I use that definition everyday when I trade and when I talk to other traders when discussing markets and assessing the portfolio of our proprietary trading desk. Now it might seem an impossible outcome of how can one make money when their trade view is wrong but the reality it is not. It’s exactly the same as great athlete who can still win when not performing well.
The key is to cover as many different possible outcomes as possible (and even more advanced different trading strategies). Too many traders assess markets and their trades on an individual basis and in a one dimensional fashion. That is good when you are learning and new to trading however to evolve to the next level, trades need to be viewed in conjunction with each other and how they relate and correlate depending on a variety of different market moves.
I remember a few years ago listening into a quarterly earnings conference call for Goldman Sachs and hearing that their trading desks made money every single day of the quarter. Not a single loss. I reviewed our prop trading desk’s performance and we didn’t have the same success rate. I wasn’t impressed I was outdone and my approach has since been even more focused on improving our performance no matter what markets deliver.
So while I have been bearish equity markets since late last year, I have also been bullish several stocks. As noted previously, the bearish trend is very macro-related and many of our shorts are related to a global growth slowdown, credit crisis in China and a consumer drunk on debt. As a result we are generally long gold, long US Treasuries, short equity indices.
Then how during this bear market rally is it still possible to be make money? The key is in having trades that will benefit from a market rally in case there is one. Put another way it can be viewed as insurance.
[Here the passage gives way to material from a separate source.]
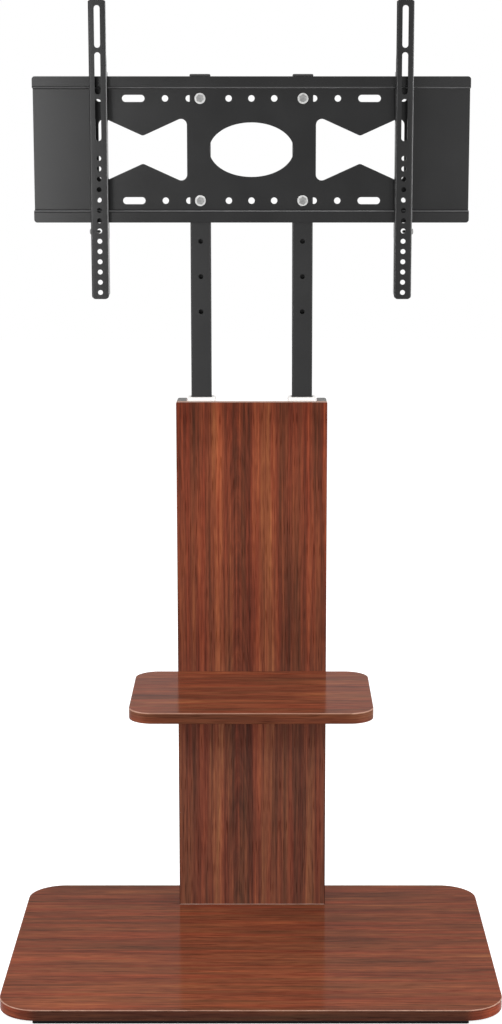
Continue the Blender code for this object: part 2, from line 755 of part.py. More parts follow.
def build_posts(mast):
    """The two posts with their weld nuts, end caps and lower glides."""
    inner_width = POST_WIDTH - 2 * POST_WALL
    inner_depth = POST_DEPTH - 2 * POST_WALL
    front = -POST_DEPTH / 2
    spare = [
        PLATE_Z - SPARE_HOLE_DROP - i * SPARE_HOLE_PITCH - POST_Z for i in range(SPARE_HOLE_COUNT)
    ]
    bolted = [PLATE_MIDDLE + side * ROW_SPACING / 2 - POST_Z for side in (-1, 1)]
    holes = [(height, SPARE_HOLE_RADIUS) for height in spare]
    holes += [(height, BOLT_RADIUS + HOLE_PLAY) for height in bolted]

    def tube(mesh):
        outer = rectangle(POST_WIDTH, POST_DEPTH, POST_CORNER, steps=3)
        inner = rectangle(inner_width, inner_depth, POST_CORNER - POST_WALL, steps=3)
        sweep(mesh, [(0.0, outer), (POST_LENGTH, outer), (POST_LENGTH, inner), (0.0, inner)], closed=True)

    def nuts(mesh):
        for height, radius in holes:
            ring = circle(radius + NUT_WALL, 12, (0, height))
            sweep(mesh, [(front + POST_WALL / 2, ring), (front + POST_WALL + NUT_DEPTH, ring)], "Y")

    def threads(mesh):
        for height, radius in holes:
            ring = circle(radius, 12, (0, height))
            sweep(mesh, [(front - SHEET_PAST, ring), (front + NUT_DEPTH, ring)], "Y")

    def plug_ring(margin):
        return rectangle(inner_width - 2 * margin, inner_depth - 2 * margin, 0.001, steps=2)

    def cap(mesh):
        full = rectangle(POST_WIDTH, POST_DEPTH, POST_CORNER, steps=2)
        eased = rectangle(POST_WIDTH - 2 * CAP_EASE, POST_DEPTH - 2 * CAP_EASE, POST_CORNER, steps=2)
        sweep(mesh, [
            (-CAP_PLUG, plug_ring(PLUG_TAPER)),
            (0.0, plug_ring(GAP)),
            (0.0, full),
            (CAP_HEIGHT * 0.5, full),
            (CAP_HEIGHT, eased),
        ])

    def glide(mesh):
        run = rectangle(POST_WIDTH + 2 * (SLEEVE_ROOM - GAP), POST_DEPTH + 2 * (SLEEVE_ROOM - GAP),
                        TUBE_CORNER - TUBE_WALL, steps=2)
        sweep(mesh, [
            (-GLIDE_HEIGHT, run),
            (0.0, run),
            (0.0, plug_ring(GAP)),
            (CAP_PLUG, plug_ring(PLUG_TAPER)),
        ])

    for side, x in (("left", -1), ("right", 1)):
        across = x * POST_PLACE
        made = piece(f"{side}_post", tube, "black_steel", mast, (across, POST_Y, POST_Z))
        shape(made, f"{side} weld nuts", nuts, "UNION")
        shape(made, f"{side} threads", threads, "DIFFERENCE")
        piece(f"{side}_post_cap", cap, "black_plastic", mast, (across, POST_Y, POST_TOP + GAP))
        piece(f"{side}_post_glide", glide, "black_plastic", mast, (across, POST_Y, POST_Z - GAP))


# Bracket plate

def bow_tie(side):
    """The cut-out with two wide ends and a narrow neck, on one side of the plate."""
    x = side * (POST_PLACE + BOW_PAST_POST)
    half, tall, neck = BOW_WIDTH / 2, BOW_HEIGHT / 2, BOW_NECK / 2
    return outline([
        (x - half, -tall, BOW_CORNER),
        (x, -neck, BOW_NECK_ROUND),
        (x + half, -tall, BOW_CORNER),
        (x + half, tall, BOW_CORNER),
        (x, neck, BOW_NECK_ROUND),
        (x - half, tall, BOW_CORNER),
    ], 4)


def build_plate(mast):
    """The folded plate, drawn about its middle with the web's front at zero depth."""
    half = PLATE_HEIGHT / 2
    top_fold = half - TOP_LIP
    bottom_fold = -half + BOTTOM_LIP
    inside, outside = PLATE_FOLD, PLATE_FOLD + PLATE_SHEET

    # Depth and height of the folded section, round the lower lip, web and upper lip
    section = outline([
        (-LIP_STEP, -half, 0.0),
        (-LIP_STEP + PLATE_SHEET, -half, 0.0),
        (-LIP_STEP + PLATE_SHEET, bottom_fold - PLATE_SHEET, inside),
        (PLATE_SHEET, bottom_fold - PLATE_SHEET, outside),
        (PLATE_SHEET, top_fold + PLATE_SHEET, outside),
        (-LIP_STEP + PLATE_SHEET, top_fold + PLATE_SHEET, inside),
        (-LIP_STEP + PLATE_SHEET, half, 0.0),
        (-LIP_STEP, half, 0.0),
        (-LIP_STEP, top_fold, outside),
        (0.0, top_fold, inside),
        (0.0, bottom_fold, inside),
        (-LIP_STEP, bottom_fold, outside),
    ], 3)

    def folded(mesh):
        sweep(mesh, [(-PLATE_WIDTH / 2, section), (PLATE_WIDTH / 2, section)], "X")

    def silhouette(mesh):
        plan = rectangle(PLATE_WIDTH, PLATE_HEIGHT + 2 * GAP, LIP_CORNER, steps=4)
        sweep(mesh, [(-LIP_STEP - CUT_PAST, plan), (PLATE_SHEET + CUT_PAST, plan)], "Y")

    def cut_outs(mesh):
        shapes = [oval(OVAL_WIDTH, OVAL_HEIGHT), bow_tie(-1), bow_tie(1)]
        places = [*MIDDLE_HOLES, POST_PLACE, *(POST_PLACE + step for step in HOLES_PAST_POST)]
        places = sorted({side * place for place in places for side in (-1, 1)})
        slot_place = POST_PLACE + PLATE_SLOT_PAST_POST
        for row in (-ROW_SPACING / 2, ROW_SPACING / 2):
            shapes += [circle(HOLE_RADIUS, centre=(x, row)) for x in places]
            for side in (-1, 1):
                slot = rectangle(PLATE_SLOT_LENGTH, PLATE_SLOT_WIDTH, PLATE_SLOT_WIDTH / 2 - SLOT_END_EASE,
                                 (side * slot_place, row), 5)
                shapes.append(slot)
        for points in shapes:
            sweep(mesh, [(-SHEET_PAST, points), (PLATE_SHEET + SHEET_PAST, points)], "Y")

    plate = piece("bracket_plate", folded, "black_steel", mast, (0, WEB_FRONT, PLATE_MIDDLE))
    shape(plate, "plate silhouette", silhouette, "INTERSECT")
    shape(plate, "plate cut-outs", cut_outs, "DIFFERENCE")

    def washer(mesh):
        outer, inner = circle(WASHER_RADIUS, 18), circle(BOLT_RADIUS + HOLE_PLAY, 18)
        sweep(mesh, [
            (0.0, outer), (WASHER_THICKNESS, outer), (WASHER_THICKNESS, inner), (0.0, inner),
        ], closed=True)

    stack = WASHER_THICKNESS + 2 * GAP
    bolt = hex_bolt(BOLT_RADIUS, BOLT_FLATS, BOLT_HEAD, stack + PLATE_SHEET + GAP + BOLT_REACH, 3)
    for level, up in (("lower", -1), ("upper", 1)):
        for side, x in (("left", -1), ("right", 1)):
            across, height = x * POST_PLACE, PLATE_MIDDLE + up * ROW_SPACING / 2
            made = piece(f"{level}_{side}_plate_bolt", bolt, "zinc", mast,
                         (across, WEB_FRONT - stack, height))
            turned_to(made, (0, -1, 0))
            made = piece(f"{level}_{side}_plate_washer", washer, "zinc", mast,
                         (across, WEB_FRONT - GAP, height))
            turned_to(made, (0, -1, 0))


# Arms

def build_arm(side, carriage, x):
    """One arm, drawn from its front face and top end: depth is +Y, height is down from zero."""
    safety_z = PLATE_Z - SAFETY_DROP - ARM_TOP
    lip_top = PLATE_TOP - ARM_TOP
    notch = LIP_BACK + GAP - ARM_FRONT
    finger = notch + HOOK_THICKNESS
    tab_top = PLATE_Z - TAB_ROOM - ARM_TOP
    tab_back = LIP_BACK + TAB_REACH - ARM_FRONT

    def channel(mesh):
        half, back, sheet = ARM_WIDTH / 2, finger + CUT_PAST, ARM_SHEET
        inside, outside = ARM_FOLD, ARM_FOLD + ARM_SHEET
        section = outline([
            (-half, back, 0.0),
            (-half, 0.0, outside),
            (half, 0.0, outside),
            (half, back, 0.0),
            (half - sheet, back, 0.0),
            (half - sheet, sheet, inside),
            (-half + sheet, sheet, inside),
            (-half + sheet, back, 0.0),
        ], 3)
        sweep(mesh, [(-ARM_LENGTH, section), (0.0, section)])

    # Depth and height of the flanges: shoulder, hook over the top lip, back edge and lower tab
    def side_profile(mesh):
        shoulder = lip_top + ARM_SHOULDER
        hook_top = lip_top + GAP + HOOK_RISE
        flange_start = ARM_SHEET + FLANGE_START
        corners = [
            (-CUT_PAST, CUT_PAST, 0.0),
            (flange_start, CUT_PAST, 0.0),
            (flange_start, shoulder, 0.0),
            (ARM_SHOULDER_DEPTH, shoulder - ARM_SHOULDER_DEPTH, FLANGE_CORNER),
            (ARM_SHOULDER_DEPTH, hook_top, FLANGE_CORNER),
            (finger, hook_top, FLANGE_CORNER),
            (finger, lip_top - HOOK_DROP, HOOK_CORNER),
            (notch, lip_top - HOOK_DROP, HOOK_CORNER),
            (notch, lip_top + GAP, 0.0),
            (ARM_DEPTH, lip_top + GAP, 0.0),
            (ARM_DEPTH, tab_top, 0.0),
            (tab_back, tab_top, HOOK_CORNER),
            (tab_back, tab_top - TAB_HEIGHT, FLANGE_CORNER),
            (ARM_DEPTH, tab_top - TAB_HEIGHT, FLANGE_CORNER),
            (ARM_DEPTH, -ARM_LENGTH - CUT_PAST, 0.0),
            (-CUT_PAST, -ARM_LENGTH - CUT_PAST, 0.0),
        ]
        profile = outline(corners, 3)
        sweep(mesh, [(-ARM_WIDTH, profile), (ARM_WIDTH, profile)], "X")

    def silhouette(mesh):
        plan = rectangle(ARM_WIDTH + 2 * GAP, ARM_LENGTH, ARM_CORNER, (0, -ARM_LENGTH / 2), 4)
        sweep(mesh, [(-CUT_PAST, plan), (finger + CUT_PAST, plan)], "Y")

    def front_holes(mesh):
        for i in range(ARM_SLOT_COUNT):
            middle = -ARM_SLOT_TOP - ARM_SLOT_LENGTH / 2 - i * ARM_SLOT_PITCH
            slot = rectangle(ARM_SLOT_WIDTH, ARM_SLOT_LENGTH, ARM_SLOT_WIDTH / 2 - SLOT_END_EASE,
                             (0, middle), 5)
            sweep(mesh, [(-SHEET_PAST, slot), (ARM_SHEET + SHEET_PAST, slot)], "Y")
        for i in range(ARM_HOLE_COUNT):
            height = -ARM_LENGTH + ARM_HOLE_BOTTOM + i * ARM_HOLE_PITCH
            hole = circle(ARM_HOLE_RADIUS, 12, (0, height))
            sweep(mesh, [(-SHEET_PAST, hole), (ARM_SHEET + SHEET_PAST, hole)], "Y")

    safety_y = (LIP_FRONT + LIP_BACK) / 2 - ARM_FRONT
    outer_face = x * ARM_WIDTH / 2
    inner_face = x * (ARM_WIDTH / 2 - ARM_SHEET)

    def safety_hole(mesh):
        hole = circle(SAFETY_RADIUS + HOLE_PLAY, 12, (safety_y, safety_z))
        ends = sorted((outer_face + x * SHEET_PAST, inner_face - x * SHEET_PAST))
        sweep(mesh, [(ends[0], hole), (ends[1], hole)], "X")

    at = Vector((x * ARM_SPACING / 2, ARM_FRONT, ARM_TOP))
    arm = piece(f"{side}_arm", channel, "black_steel", carriage, at)
    shape(arm, f"{side} arm flanges", side_profile, "INTERSECT")
    shape(arm, f"{side} arm silhouette", silhouette, "INTERSECT")
    shape(arm, f"{side} arm holes", front_holes, "DIFFERENCE")
    shape(arm, f"{side} arm safety hole", safety_hole, "DIFFERENCE")

    def nut(mesh):
        outer, inner = hexagon(SAFETY_FLATS), circle(SAFETY_RADIUS + HOLE_PLAY, 12)
        sweep(mesh, [(0.0, outer), (SAFETY_NUT, outer), (SAFETY_NUT, inner), (0.0, inner)], closed=True)

    screw = headed_screw(SAFETY_RADIUS, SAFETY_HEAD_RADIUS, SAFETY_HEAD, ARM_WIDTH / 2 + GAP)
    made = piece(f"{side}_safety_screw", screw, "zinc", carriage,
                 at + Vector((outer_face + x * GAP, safety_y, safety_z)))
    turned_to(made, (x, 0, 0))
    made = piece(f"{side}_safety_nut", nut, "zinc", carriage,
                 at + Vector((inner_face - x * GAP, safety_y, safety_z)))
    turned_to(made, (-x, 0, 0))


def build_stand():
    """Every assembly, each under the empty that carries it."""
    for old in list(bpy.data.objects):
        bpy.data.objects.remove(old)
    stand = pivot("stand_frame", (0, 0, 0))
    build_base(stand)
    build_column(stand)
    build_socket(stand)
    build_collars(stand)
    build_shelf(stand)
    mast = pivot("mast_frame", (0, POST_Y, POST_Z), stand)
    build_posts(mast)
    build_plate(mast)
    for side, x in (("left", -1), ("right", 1)):
        knob_at = (x * POST_PLACE, TUBE_BACK, TUBE_Z + TUBE_LENGTH - KNOB_DROP)
        build_knob(side, pivot(f"{side}_knob_axis", knob_at), x)
        arm_at = (x * ARM_SPACING / 2, LIP_FRONT, PLATE_TOP)
        build_arm(side, pivot(f"{side}_arm_carriage", arm_at), x)


build_stand()
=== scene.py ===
# %% [markdown]
# # A walnut and steel floor stand for a television
#
# The real stand has a wide laminated board on a thin steel plate, a boxed column with one small
# shelf, and two steel posts that slide up out of the column. A folded bracket plate is bolted to
# the posts, and two arms hook over its top lip to carry the screen.
#
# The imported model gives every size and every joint. This lesson dresses it: each piece is made
# again with finer edges, and gets a finish built from noise and ramps instead of pictures.

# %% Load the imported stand
import math

import bmesh
import bpy
from mathutils import Matrix, Vector
from mathutils.geometry import delaunay_2d_cdt


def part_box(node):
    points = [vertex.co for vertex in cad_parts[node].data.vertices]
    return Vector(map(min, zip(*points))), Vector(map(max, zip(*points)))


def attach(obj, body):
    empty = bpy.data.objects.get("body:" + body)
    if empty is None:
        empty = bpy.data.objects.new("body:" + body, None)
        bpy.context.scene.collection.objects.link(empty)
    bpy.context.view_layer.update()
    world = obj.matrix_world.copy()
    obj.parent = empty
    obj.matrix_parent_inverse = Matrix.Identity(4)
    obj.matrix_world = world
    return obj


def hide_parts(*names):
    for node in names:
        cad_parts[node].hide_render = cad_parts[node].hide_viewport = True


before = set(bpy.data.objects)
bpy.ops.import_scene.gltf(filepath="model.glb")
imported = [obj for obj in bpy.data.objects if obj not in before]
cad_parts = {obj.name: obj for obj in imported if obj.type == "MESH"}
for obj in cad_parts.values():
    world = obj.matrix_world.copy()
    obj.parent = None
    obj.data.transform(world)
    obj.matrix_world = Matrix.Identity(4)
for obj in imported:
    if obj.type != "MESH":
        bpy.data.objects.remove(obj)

scene = bpy.context.scene
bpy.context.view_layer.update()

# %% [markdown]
# ## The camera
#
# A product camera stands a few metres back, a little above the column, and looks slightly down.
# The lens, the tilt and the place were worked out from the stand's own straight edges, so the
# camera is set by numbers and needs no aiming. The small shift is the crop of the picture.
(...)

But not insurance like put options acting as protection against a portfolio, but outright positions that will have a capital appreciation. Remember I said the short focus is from a macro perspective but the long side will be focused on company specific, bottom-up themes. So naturally during a bear market rally these trades generate strong profits that more than offset the losses in being short equity indices.
Despite the rally in equities, gold prices as we discussed have surged strongly with an even stronger performance from gold producers. This is a good example of a trade that evolved from a bearish equity market view, which has performed while equity markets fell and even better when they rallied back.
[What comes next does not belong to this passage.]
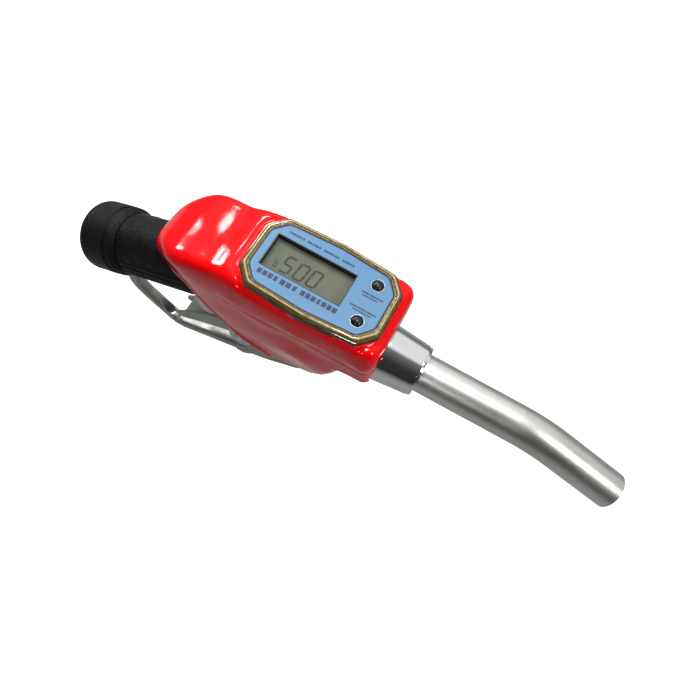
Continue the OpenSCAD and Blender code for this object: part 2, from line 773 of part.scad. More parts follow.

The important thing is to stress test your trades and portfolios. It is important to ensure that every trade or position is not positively correlated as all this means is that all your positions will make money and lose money together at the same time. It amplifies the returns both positively and negatively which is good when you’re right, but disastrous when you are wrong.
Not enough, in fact very few traders run a matrix on potential market outcomes and what their own profit and loss will be. I tell you now, if they did, they will quickly have an appreciation for risk! When we run our matrix each day, we look at each point and query what can be done to improve the profit or minimize the loss. We sometimes notice that in circumstances where we are 100% correct with the desired market reaction and our profit size is tiny. This triggers us to review our trading size and or our trading instrument – that is, will it be better to structure an options trade instead of just a direct vanilla position. This works in reverse too, we realize we are carrying too much risk and our profits will be far larger than expected. Naturally we adjust.
It is important that traders begin to assess their portfolios and their trades in more sophisticated terms than tradition basic technical analysis techniques with simple stops. Markets gap through stops and they can often correlate aggressively during bear markets. Make sure you understand your risk and start thinking in terms of how can I make money even if my bullish or bearish view proves wrong both in the short and long-term.